Jahren relays the enormous scale of human consumption conversationally: “Since 1969 the nations of the globe have burned enough coal to fill a grave the size of Texas.” But she’s frank about who exactly is responsible for the lion’s share of this consumption and its consequences. Again and again, she ties the developed world’s insatiable thirst for more to our imperiled planet.
The end of the book touches on several big interventions that might curb climate change, such as mass tree planting or geoengineering, but Jahren argues these won’t fix the root cause of climate change: overconsumption. So she offers practical actions individuals can take that all fall under the umbrella of using less and sharing more.
Beyond Global Warming
Syukuro Manabe and Anthony J. Broccoli
Princeton Univ., $35
In 1894, Swedish scientist Svante Arrhenius made a startling announcement. His calculations suggested that a two- or threefold increase in atmospheric carbon dioxide could alter global temperatures on a scale comparable to the difference between cold glacial and warm interglacial periods.

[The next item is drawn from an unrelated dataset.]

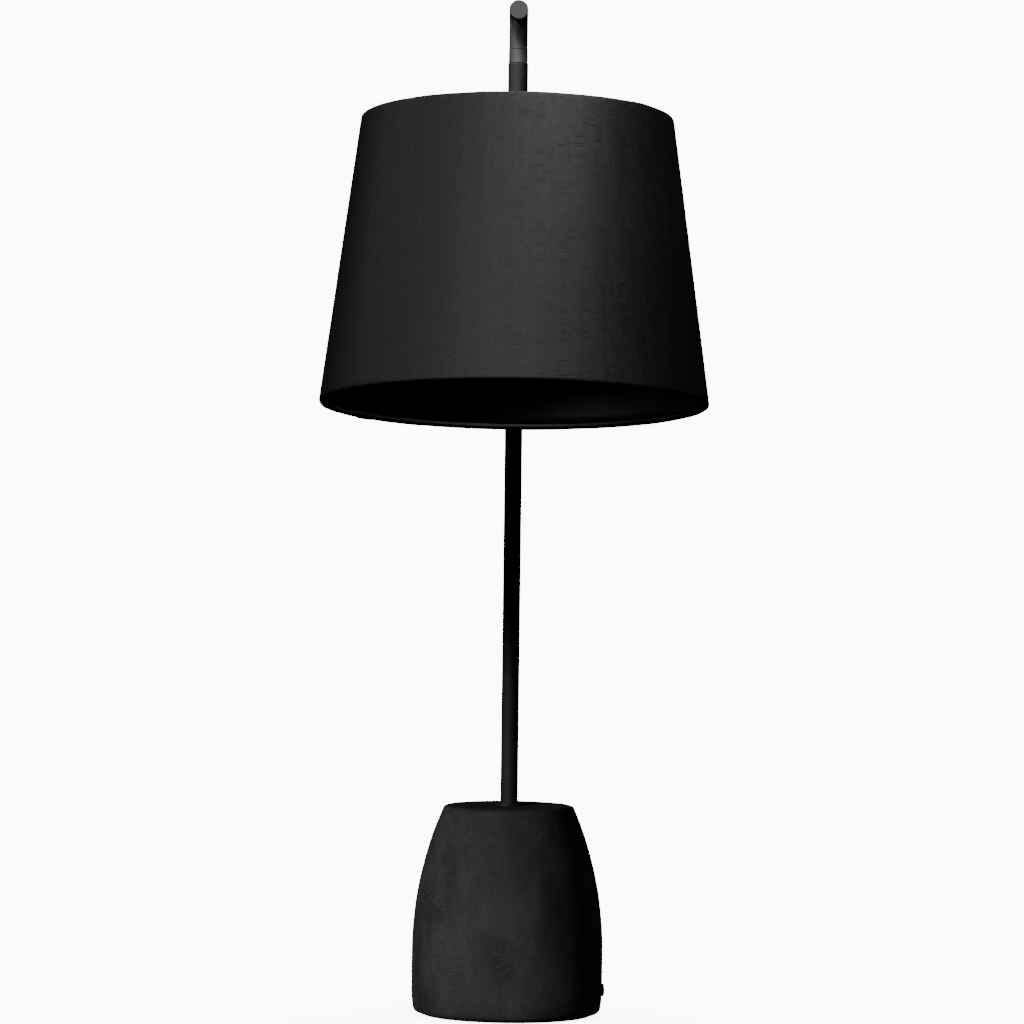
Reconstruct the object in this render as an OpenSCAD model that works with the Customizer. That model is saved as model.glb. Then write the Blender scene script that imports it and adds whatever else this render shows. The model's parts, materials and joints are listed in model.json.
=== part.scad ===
// Table lamp: a cast concrete base, a steel pole that bends forward over the shade,
// a swivelling drop tube with a tilt knuckle, and a conical fabric shade on a drop spider.
// Millimetres. +Z is up, the front is -Y. The origin is the centre of the foot pad's underside.

/* [Base] */
// Largest diameter of the concrete base
base_d = 153.2; // [146:0.2:165]
// Height of the base with its foot pad
base_h = 167.8; // [150:0.2:180]
// Height at which the flank starts to lean in
belly_z = 50.8; // [40:0.2:60]
// Radius of the flank's curve
flank_r = 287; // [260:1:360]
// Rounding of the top edge
top_round = 4; // [2:0.5:8]
// Height of the cable hole above the table
gland_z = 18.8; // [16:0.2:24]
// Direction of the cable hole, counted from the front towards the right
gland_turn = 100; // [60:1:180]

/* [Pole] */
// Outer diameter of the pole
pole_d = 14; // [13.6:0.1:14.4]
// Outer diameter of the bent arm
arm_d = 14.7; // [14.5:0.1:15.5]
// Height of the arm's centre line
arm_z = 792.5; // [780:0.5:820]
// Height of the joint between pole and arm
splice_z = 600; // [500:5:650]
// Distance from the pole to the drop tube
reach = 175; // [172:1:190]
// How far the arm's end stands past the drop tube
nose = 27; // [20:1:40]
// Radius of the arm's bend, at the centre line
bend_r = 40; // [32:1:60]

/* [Swivel and knuckle] */
// Outer diameter of the stub under the arm
stub_d = 14.4; // [14:0.1:14.4]
// Outer diameter of the swivel collar
collar_d = 14.7; // [14.5:0.1:15.5]
// Outer diameter of the drop tube
drop_d = 15.4; // [15.2:0.1:16.5]
// Height of the seam above the collar
seam_top_z = 763.4; // [762:0.1:766]
// Height of the seam where the drop tube turns
seam_turn_z = 752.7; // [751:0.1:754]
// Height of the tilt knuckle's axis
pivot_z = 713.5; // [710:0.5:716]
// Half of the swivel's travel
swivel_travel = 90; // [45:5:120]

/* [Shade] */
// Diameter of the shade at its top edge
shade_top_d = 240.8; // [230:0.2:250]
// Diameter of the shade at its bottom edge
shade_bottom_d = 299.4; // [290:0.2:310]
// Height of the shade along its own axis
shade_h = 222.2; // [205:0.1:235]
// Lean of the shade, its top away from the front
shade_tilt = 8; // [0:0.1:15]
// Depth of the shade's top edge below the knuckle's axis
shade_drop = 3.9; // [3:0.1:8]
// Diameter of the bulb
bulb_d = 60; // [45:1:70]

/* [Hidden] */
$fn = 96;

// Colours
black_concrete = [0.10, 0.10, 0.10];
black_paint = [0.09, 0.09, 0.09];
black_cloth = [0.08, 0.08, 0.08];
black_plastic = [0.12, 0.12, 0.12];
zinc = [0.70, 0.70, 0.72];
brass_gold = [0.78, 0.62, 0.32];
felt = [0.05, 0.05, 0.05];
opal = [0.95, 0.94, 0.90];

// Threads and tubes
thread_d = 10;          // hollow lamp thread
thread_hole_d = 6.6;    // wire way through it
tube_wall = 1;
lead_d = 5;
cord_hole_d = 6.8;
running = 0.05;         // radial clearance of a turning fit
chamfer = 0.4;
over = 1;               // how far a cut runs past the faces it opens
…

Climate scientists have since devised increasingly complex models to understand humans’ impact on climate, weaving together observations and equations to simulate changes on land, in the oceans and in the atmosphere (SN: 1/7/20). Climate modeler Syukuro Manabe and atmospheric scientist Anthony J. Broccoli describe the evolution of these models.
Packed with data and graphs, and based on a graduate course taught by Manabe, the book is not a light read. But it gives an in-depth, science-rich understanding of this crucial field.